> [DATA EXTRACT]
((

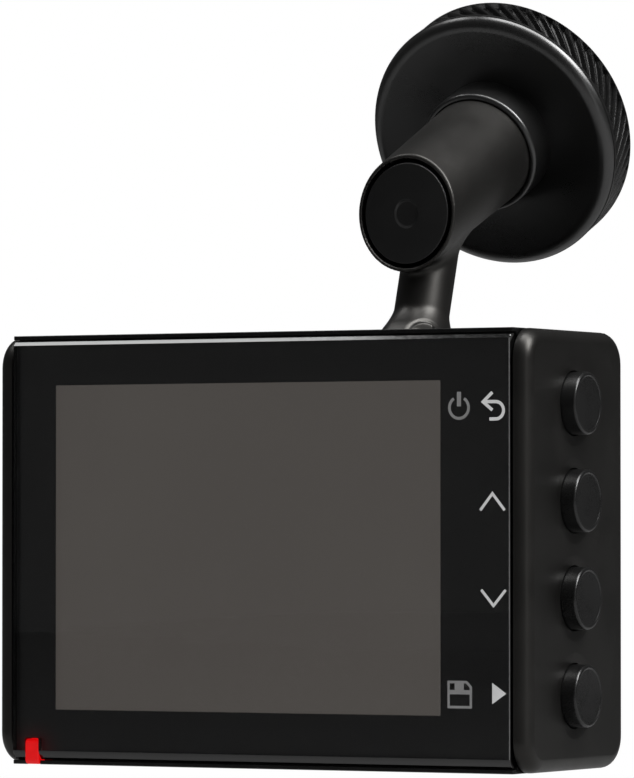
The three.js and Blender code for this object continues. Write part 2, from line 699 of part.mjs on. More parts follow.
// The disc that holds the arm: a shallow dish with a raised collar round the arm.
function mountDisc() {
  const { radius, rim, thickness } = DISC;
  const floor = 1.9;
  const collar = { bore: 5.5, radius: 5.85, height: 3.5, foot: 6.5 };
  const socket = { radius: TUBE.spigot + 0.15, floor: 1.2, step: 0.4 };
  const magnet = { inner: TUBE.spigot, outer: 9.4 };
  const nut = 2.35;
  const back = thickness - 0.1;
  const profile = [
    [SWIVEL.hole, socket.floor],
    [socket.radius, socket.floor],
    [socket.radius, socket.step],
    [collar.bore, socket.step],
    [collar.bore, -collar.height],
    [collar.radius - 0.1, -collar.height],
    [collar.radius, -collar.height + 0.1],
    [collar.foot, -0.5],
    [collar.foot + 1, -0.1],
    [radius - 2.5, rim + 0.3],
    [radius - 0.9, rim],
    [radius - 0.3, rim + 0.25],
    [radius, rim + 0.9],
    [radius, RING.start - 0.1],
    [RING_SEAT, RING.start - 0.1],
    [RING_SEAT, thickness],
    [magnet.outer, thickness],
    [magnet.outer, floor],
    [magnet.inner, floor],
    [magnet.inner, back],
    [nut, back],
    [nut, floor],
    [SWIVEL.hole, floor],
    [SWIVEL.hole, socket.floor],
  ];
  return turned("y", profile, {}, 36);
}

// The grip ring: slanted ridges round the disc's rim, drawn straight and then twisted.
function gripRing() {
  const { start, crest } = RING;
  const end = DISC.thickness - 0.05;
  const ridge = { count: 54, height: 0.45, slant: -3.7 };
  const corners = [[0, crest], [0.3, crest], [0.6, crest - ridge.height]];
  const points = Array.from({ length: ridge.count }, (_, i) =>
    corners.map(([share, radius]) => {
      const angle = ((i + share) / ridge.count) * 2 * Math.PI;
      return new THREE.Vector2(radius * Math.cos(angle), radius * Math.sin(angle));
    })).flat();
  const outline = new THREE.Shape(points);
  outline.holes.push(new THREE.Path().absarc(0, 0, RING_SEAT + 0.1, 0, 2 * Math.PI));
  const geometry = extruded(outline, "y", [start, end], { steps: 2, curveSegments: 36 });
  const position = geometry.getAttribute("position");
  const point = new THREE.Vector3();
  const axis = new THREE.Vector3(0, 1, 0);
  for (let i = 0; i < position.count; i += 1) {
    point.fromBufferAttribute(position, i);
    const share = (point.y - start) / (end - start);
    point.applyAxisAngle(axis, (share * ridge.slant) / crest);
    position.setXYZ(i, point.x, point.y, point.z);
  }
  return geometry;
}

// The screw that holds the arm in the disc, with its head inside the tube.
function swivelScrew() {
  const head = { start: -5.9, end: -4.6, radius: 2.4 };
  const shank = { end: 3.3, radius: SWIVEL.screw };
  const profile = [
    [0, head.start],
    [head.radius, head.start],
    [head.radius, head.end],
    [shank.radius, head.end],
    [shank.radius, shank.end],
    [0, shank.end],
  ];
  return turned("y", profile, {}, 24);
}

// The plug that closes the rear end of the tube.
const armPlug = () => uprightRod(TUBE.plug, 2.85);

function mountPieces() {
  const mount = new THREE.Group();
  mount.applyMatrix4(DISC_FRAME);
  const back = DISC.thickness;
  const { hole } = SWIVEL;
  mount.add(
    part("mount_disc", mountDisc(), "satin"),
    part("grip_ring", gripRing(), "satin"),
    part("disc_magnet", ring("y", [2, back - 0.15], 4.75, 9.25), "steel"),
    part("swivel_nut", ring("y", [2, back - 0.2], hole - GAP, 2.25, {}, 20), "brass"),
    part("swivel_screw", swivelScrew(), "steel"),
    part("spring_washer", ring("y", [-4.5, -4.05], hole, 2.8, {}, 24), "steel"),
    part("friction_washer", ring("y", [-3.95, -3.6], hole, 3.4, {}, 24), "brass"),
    part("steel_plate", rod("y", [back + 0.2, back + 1.2], 11.4, {}, 36), "steel"),
    part("adhesive_pad", rod("y", [back + 1.3, back + 2.3], 11.2, {}, 36), "soft"),
  );
  return [part("mount_arm", mountArm(), "satin"), part("arm_end_cap", armPlug(), "satin"), mount];
}

// ---- Assembly --------------------------------------------------------------------------------

const dashCamera = new THREE.Group();
dashCamera.add(
  ...casePieces(),
  ...buttonPieces(),
  ...electronics(),
  ...lensPieces(),
  ...tiltPieces(),
  ...mountPieces(),
);

export default dashCamera;
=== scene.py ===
"""Looks for a compact dash camera on its windshield mount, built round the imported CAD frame.

Shapes are made in millimetres in the frame's own axes, then scaled to metres: +X is the button side,
+Y looks out through the windshield, +Z is up, and the screen faces -Y.
"""

import itertools
import json
import math

import bmesh
import bpy
import numpy as np
from mathutils import Matrix, Vector


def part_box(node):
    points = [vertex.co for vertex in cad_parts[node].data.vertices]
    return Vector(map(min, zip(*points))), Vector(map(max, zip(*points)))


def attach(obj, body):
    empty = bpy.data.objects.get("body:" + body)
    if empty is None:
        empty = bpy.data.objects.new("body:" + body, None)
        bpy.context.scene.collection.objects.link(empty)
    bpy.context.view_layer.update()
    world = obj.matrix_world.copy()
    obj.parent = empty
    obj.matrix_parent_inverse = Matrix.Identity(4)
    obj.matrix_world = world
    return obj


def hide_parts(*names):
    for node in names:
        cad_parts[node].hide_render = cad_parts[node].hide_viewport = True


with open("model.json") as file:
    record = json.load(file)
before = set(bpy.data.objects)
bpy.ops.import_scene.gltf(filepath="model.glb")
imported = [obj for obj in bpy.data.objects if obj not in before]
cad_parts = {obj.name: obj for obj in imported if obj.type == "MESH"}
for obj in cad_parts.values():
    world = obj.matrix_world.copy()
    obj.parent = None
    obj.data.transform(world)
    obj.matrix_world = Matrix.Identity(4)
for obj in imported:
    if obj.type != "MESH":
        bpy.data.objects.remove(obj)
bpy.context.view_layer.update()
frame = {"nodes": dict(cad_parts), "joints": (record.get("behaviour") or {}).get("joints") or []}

MM = 0.001
ORIGIN = Matrix()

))

> [EXERCISE OBJECTIVE]
Output, from the data above, the lines from the line with "const dashCamera = new THREE.Group();" to the line with "record = json.load(file)" exactly as they stand, both ends included and nothing else.

> [EXERCISE ANSWER]
const dashCamera = new THREE.Group();
dashCamera.add(
  ...casePieces(),
  ...buttonPieces(),
  ...electronics(),
  ...lensPieces(),
  ...tiltPieces(),
  ...mountPieces(),
);

export default dashCamera;
=== scene.py ===
"""Looks for a compact dash camera on its windshield mount, built round the imported CAD frame.

Shapes are made in millimetres in the frame's own axes, then scaled to metres: +X is the button side,
+Y looks out through the windshield, +Z is up, and the screen faces -Y.
"""

import itertools
import json
import math

import bmesh
import bpy
import numpy as np
from mathutils import Matrix, Vector


def part_box(node):
    points = [vertex.co for vertex in cad_parts[node].data.vertices]
    return Vector(map(min, zip(*points))), Vector(map(max, zip(*points)))


def attach(obj, body):
    empty = bpy.data.objects.get("body:" + body)
    if empty is None:
        empty = bpy.data.objects.new("body:" + body, None)
        bpy.context.scene.collection.objects.link(empty)
    bpy.context.view_layer.update()
    world = obj.matrix_world.copy()
    obj.parent = empty
    obj.matrix_parent_inverse = Matrix.Identity(4)
    obj.matrix_world = world
    return obj


def hide_parts(*names):
    for node in names:
        cad_parts[node].hide_render = cad_parts[node].hide_viewport = True


with open("model.json") as file:
    record = json.load(file)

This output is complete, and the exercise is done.